■ Written request ■
Restate the entire listing word for word.

■ Provided material ■

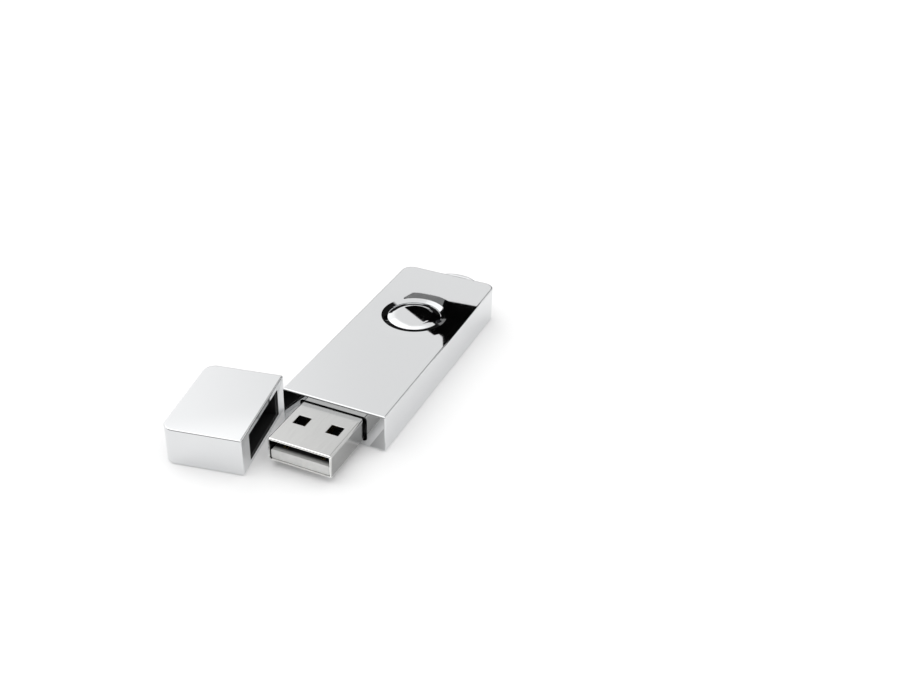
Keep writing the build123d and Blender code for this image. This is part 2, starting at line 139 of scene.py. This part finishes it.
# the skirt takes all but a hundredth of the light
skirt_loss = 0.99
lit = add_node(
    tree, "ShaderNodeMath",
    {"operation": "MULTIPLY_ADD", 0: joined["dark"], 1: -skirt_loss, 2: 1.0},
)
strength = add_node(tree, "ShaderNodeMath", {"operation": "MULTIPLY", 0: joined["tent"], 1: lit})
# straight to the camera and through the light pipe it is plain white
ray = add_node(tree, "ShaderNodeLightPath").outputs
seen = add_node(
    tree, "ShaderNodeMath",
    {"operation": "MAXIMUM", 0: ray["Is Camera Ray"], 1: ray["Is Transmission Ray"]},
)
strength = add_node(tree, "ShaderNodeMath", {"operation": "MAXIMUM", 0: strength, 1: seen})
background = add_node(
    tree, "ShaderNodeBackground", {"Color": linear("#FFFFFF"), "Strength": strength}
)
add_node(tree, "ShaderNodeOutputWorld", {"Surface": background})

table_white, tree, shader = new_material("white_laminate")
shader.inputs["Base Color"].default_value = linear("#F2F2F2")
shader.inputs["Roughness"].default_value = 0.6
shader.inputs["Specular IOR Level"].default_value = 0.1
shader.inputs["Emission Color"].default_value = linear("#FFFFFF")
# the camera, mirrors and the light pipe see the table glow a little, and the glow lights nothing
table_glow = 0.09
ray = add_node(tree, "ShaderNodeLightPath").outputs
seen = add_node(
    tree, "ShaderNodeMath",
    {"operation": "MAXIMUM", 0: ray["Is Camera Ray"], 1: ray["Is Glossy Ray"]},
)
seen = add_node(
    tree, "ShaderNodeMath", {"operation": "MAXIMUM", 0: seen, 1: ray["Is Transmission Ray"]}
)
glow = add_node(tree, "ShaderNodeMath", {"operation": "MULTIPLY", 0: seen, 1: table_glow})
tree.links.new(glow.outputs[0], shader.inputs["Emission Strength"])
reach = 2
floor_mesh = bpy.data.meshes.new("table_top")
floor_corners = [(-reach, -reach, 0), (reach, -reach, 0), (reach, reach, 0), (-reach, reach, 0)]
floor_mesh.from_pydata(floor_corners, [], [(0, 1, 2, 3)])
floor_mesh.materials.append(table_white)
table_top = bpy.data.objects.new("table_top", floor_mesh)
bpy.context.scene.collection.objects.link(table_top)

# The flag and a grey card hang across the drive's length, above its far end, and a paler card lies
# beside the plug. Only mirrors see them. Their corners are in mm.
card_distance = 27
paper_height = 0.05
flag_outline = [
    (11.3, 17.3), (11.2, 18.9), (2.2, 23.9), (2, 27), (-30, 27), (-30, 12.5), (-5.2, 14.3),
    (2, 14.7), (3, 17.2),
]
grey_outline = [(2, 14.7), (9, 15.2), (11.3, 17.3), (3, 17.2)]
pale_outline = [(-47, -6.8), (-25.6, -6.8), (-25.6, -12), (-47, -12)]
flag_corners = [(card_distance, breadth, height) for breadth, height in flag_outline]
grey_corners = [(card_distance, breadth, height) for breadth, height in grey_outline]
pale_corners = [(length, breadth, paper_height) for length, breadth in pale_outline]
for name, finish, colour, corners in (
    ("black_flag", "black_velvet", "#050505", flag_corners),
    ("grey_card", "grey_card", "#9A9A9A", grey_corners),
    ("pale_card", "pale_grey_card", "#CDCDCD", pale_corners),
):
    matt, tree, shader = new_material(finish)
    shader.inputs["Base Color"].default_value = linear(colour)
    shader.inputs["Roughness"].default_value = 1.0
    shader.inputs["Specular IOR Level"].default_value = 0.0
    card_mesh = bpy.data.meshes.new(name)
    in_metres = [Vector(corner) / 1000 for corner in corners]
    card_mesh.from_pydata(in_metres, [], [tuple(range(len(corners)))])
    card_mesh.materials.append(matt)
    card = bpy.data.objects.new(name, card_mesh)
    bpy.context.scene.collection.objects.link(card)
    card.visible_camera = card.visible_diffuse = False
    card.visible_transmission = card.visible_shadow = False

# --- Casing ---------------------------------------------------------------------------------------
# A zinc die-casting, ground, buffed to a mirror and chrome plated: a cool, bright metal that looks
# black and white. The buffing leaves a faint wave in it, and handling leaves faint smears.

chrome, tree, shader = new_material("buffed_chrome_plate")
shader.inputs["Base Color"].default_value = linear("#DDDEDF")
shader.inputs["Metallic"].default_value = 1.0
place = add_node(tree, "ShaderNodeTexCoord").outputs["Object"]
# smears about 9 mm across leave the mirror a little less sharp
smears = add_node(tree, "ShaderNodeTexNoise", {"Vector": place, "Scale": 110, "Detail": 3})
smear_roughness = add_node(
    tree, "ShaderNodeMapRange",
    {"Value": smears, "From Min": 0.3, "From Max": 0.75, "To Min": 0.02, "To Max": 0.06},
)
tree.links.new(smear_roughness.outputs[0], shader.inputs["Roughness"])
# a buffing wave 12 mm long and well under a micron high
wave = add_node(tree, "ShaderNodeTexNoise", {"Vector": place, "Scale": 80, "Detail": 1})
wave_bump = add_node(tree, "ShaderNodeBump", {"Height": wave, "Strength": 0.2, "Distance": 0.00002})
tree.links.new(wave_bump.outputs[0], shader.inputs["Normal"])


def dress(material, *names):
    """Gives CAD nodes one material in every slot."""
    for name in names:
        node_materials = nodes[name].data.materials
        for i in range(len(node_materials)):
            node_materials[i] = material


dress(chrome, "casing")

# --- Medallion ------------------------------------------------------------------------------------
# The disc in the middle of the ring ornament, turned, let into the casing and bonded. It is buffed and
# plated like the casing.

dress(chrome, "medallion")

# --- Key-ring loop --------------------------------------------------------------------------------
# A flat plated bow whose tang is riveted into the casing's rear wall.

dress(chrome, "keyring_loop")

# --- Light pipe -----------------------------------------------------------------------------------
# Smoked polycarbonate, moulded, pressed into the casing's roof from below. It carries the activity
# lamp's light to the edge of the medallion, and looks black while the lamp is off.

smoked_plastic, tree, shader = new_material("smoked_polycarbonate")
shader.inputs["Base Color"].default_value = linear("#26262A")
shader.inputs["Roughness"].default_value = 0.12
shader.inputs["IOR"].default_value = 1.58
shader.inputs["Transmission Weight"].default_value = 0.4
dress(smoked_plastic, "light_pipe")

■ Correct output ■
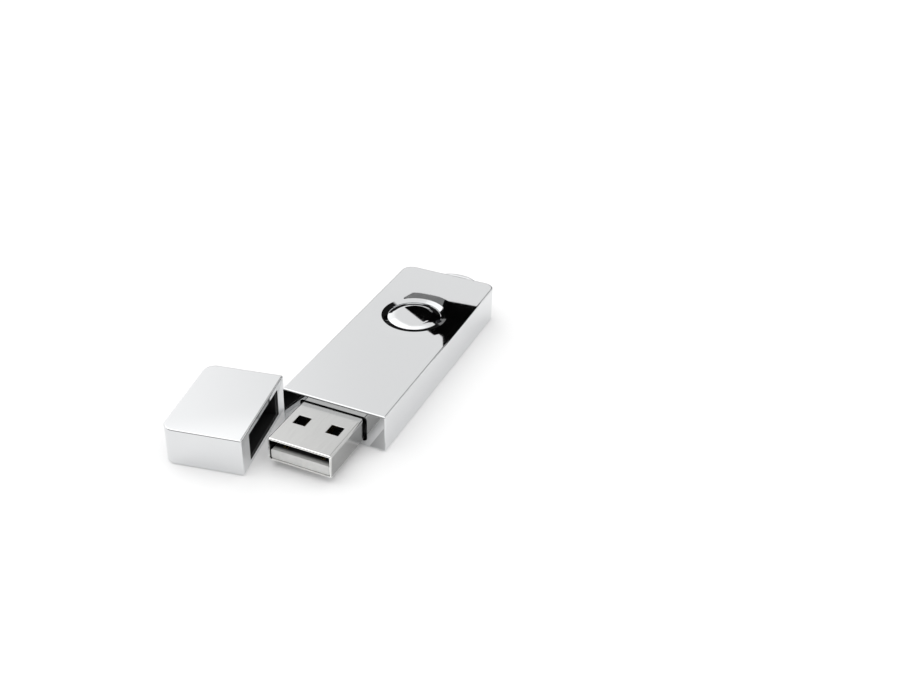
Keep writing the build123d and Blender code for this image. This is part 2, starting at line 139 of scene.py. This part finishes it.
# the skirt takes all but a hundredth of the light
skirt_loss = 0.99
lit = add_node(
    tree, "ShaderNodeMath",
    {"operation": "MULTIPLY_ADD", 0: joined["dark"], 1: -skirt_loss, 2: 1.0},
)
strength = add_node(tree, "ShaderNodeMath", {"operation": "MULTIPLY", 0: joined["tent"], 1: lit})
# straight to the camera and through the light pipe it is plain white
ray = add_node(tree, "ShaderNodeLightPath").outputs
seen = add_node(
    tree, "ShaderNodeMath",
    {"operation": "MAXIMUM", 0: ray["Is Camera Ray"], 1: ray["Is Transmission Ray"]},
)
strength = add_node(tree, "ShaderNodeMath", {"operation": "MAXIMUM", 0: strength, 1: seen})
background = add_node(
    tree, "ShaderNodeBackground", {"Color": linear("#FFFFFF"), "Strength": strength}
)
add_node(tree, "ShaderNodeOutputWorld", {"Surface": background})

table_white, tree, shader = new_material("white_laminate")
shader.inputs["Base Color"].default_value = linear("#F2F2F2")
shader.inputs["Roughness"].default_value = 0.6
shader.inputs["Specular IOR Level"].default_value = 0.1
shader.inputs["Emission Color"].default_value = linear("#FFFFFF")
# the camera, mirrors and the light pipe see the table glow a little, and the glow lights nothing
table_glow = 0.09
ray = add_node(tree, "ShaderNodeLightPath").outputs
seen = add_node(
    tree, "ShaderNodeMath",
    {"operation": "MAXIMUM", 0: ray["Is Camera Ray"], 1: ray["Is Glossy Ray"]},
)
seen = add_node(
    tree, "ShaderNodeMath", {"operation": "MAXIMUM", 0: seen, 1: ray["Is Transmission Ray"]}
)
glow = add_node(tree, "ShaderNodeMath", {"operation": "MULTIPLY", 0: seen, 1: table_glow})
tree.links.new(glow.outputs[0], shader.inputs["Emission Strength"])
reach = 2
floor_mesh = bpy.data.meshes.new("table_top")
floor_corners = [(-reach, -reach, 0), (reach, -reach, 0), (reach, reach, 0), (-reach, reach, 0)]
floor_mesh.from_pydata(floor_corners, [], [(0, 1, 2, 3)])
floor_mesh.materials.append(table_white)
table_top = bpy.data.objects.new("table_top", floor_mesh)
bpy.context.scene.collection.objects.link(table_top)

# The flag and a grey card hang across the drive's length, above its far end, and a paler card lies
# beside the plug. Only mirrors see them. Their corners are in mm.
card_distance = 27
paper_height = 0.05
flag_outline = [
    (11.3, 17.3), (11.2, 18.9), (2.2, 23.9), (2, 27), (-30, 27), (-30, 12.5), (-5.2, 14.3),
    (2, 14.7), (3, 17.2),
]
grey_outline = [(2, 14.7), (9, 15.2), (11.3, 17.3), (3, 17.2)]
pale_outline = [(-47, -6.8), (-25.6, -6.8), (-25.6, -12), (-47, -12)]
flag_corners = [(card_distance, breadth, height) for breadth, height in flag_outline]
grey_corners = [(card_distance, breadth, height) for breadth, height in grey_outline]
pale_corners = [(length, breadth, paper_height) for length, breadth in pale_outline]
for name, finish, colour, corners in (
    ("black_flag", "black_velvet", "#050505", flag_corners),
    ("grey_card", "grey_card", "#9A9A9A", grey_corners),
    ("pale_card", "pale_grey_card", "#CDCDCD", pale_corners),
):
    matt, tree, shader = new_material(finish)
    shader.inputs["Base Color"].default_value = linear(colour)
    shader.inputs["Roughness"].default_value = 1.0
    shader.inputs["Specular IOR Level"].default_value = 0.0
    card_mesh = bpy.data.meshes.new(name)
    in_metres = [Vector(corner) / 1000 for corner in corners]
    card_mesh.from_pydata(in_metres, [], [tuple(range(len(corners)))])
    card_mesh.materials.append(matt)
    card = bpy.data.objects.new(name, card_mesh)
    bpy.context.scene.collection.objects.link(card)
    card.visible_camera = card.visible_diffuse = False
    card.visible_transmission = card.visible_shadow = False

# --- Casing ---------------------------------------------------------------------------------------
# A zinc die-casting, ground, buffed to a mirror and chrome plated: a cool, bright metal that looks
# black and white. The buffing leaves a faint wave in it, and handling leaves faint smears.

chrome, tree, shader = new_material("buffed_chrome_plate")
shader.inputs["Base Color"].default_value = linear("#DDDEDF")
shader.inputs["Metallic"].default_value = 1.0
place = add_node(tree, "ShaderNodeTexCoord").outputs["Object"]
# smears about 9 mm across leave the mirror a little less sharp
smears = add_node(tree, "ShaderNodeTexNoise", {"Vector": place, "Scale": 110, "Detail": 3})
smear_roughness = add_node(
    tree, "ShaderNodeMapRange",
    {"Value": smears, "From Min": 0.3, "From Max": 0.75, "To Min": 0.02, "To Max": 0.06},
)
tree.links.new(smear_roughness.outputs[0], shader.inputs["Roughness"])
# a buffing wave 12 mm long and well under a micron high
wave = add_node(tree, "ShaderNodeTexNoise", {"Vector": place, "Scale": 80, "Detail": 1})
wave_bump = add_node(tree, "ShaderNodeBump", {"Height": wave, "Strength": 0.2, "Distance": 0.00002})
tree.links.new(wave_bump.outputs[0], shader.inputs["Normal"])


def dress(material, *names):
    """Gives CAD nodes one material in every slot."""
    for name in names:
        node_materials = nodes[name].data.materials
        for i in range(len(node_materials)):
            node_materials[i] = material


dress(chrome, "casing")

# --- Medallion ------------------------------------------------------------------------------------
# The disc in the middle of the ring ornament, turned, let into the casing and bonded. It is buffed and
# plated like the casing.

dress(chrome, "medallion")

# --- Key-ring loop --------------------------------------------------------------------------------
# A flat plated bow whose tang is riveted into the casing's rear wall.

dress(chrome, "keyring_loop")

# --- Light pipe -----------------------------------------------------------------------------------
# Smoked polycarbonate, moulded, pressed into the casing's roof from below. It carries the activity
# lamp's light to the edge of the medallion, and looks black while the lamp is off.

smoked_plastic, tree, shader = new_material("smoked_polycarbonate")
shader.inputs["Base Color"].default_value = linear("#26262A")
shader.inputs["Roughness"].default_value = 0.12
shader.inputs["IOR"].default_value = 1.58
shader.inputs["Transmission Weight"].default_value = 0.4
dress(smoked_plastic, "light_pipe")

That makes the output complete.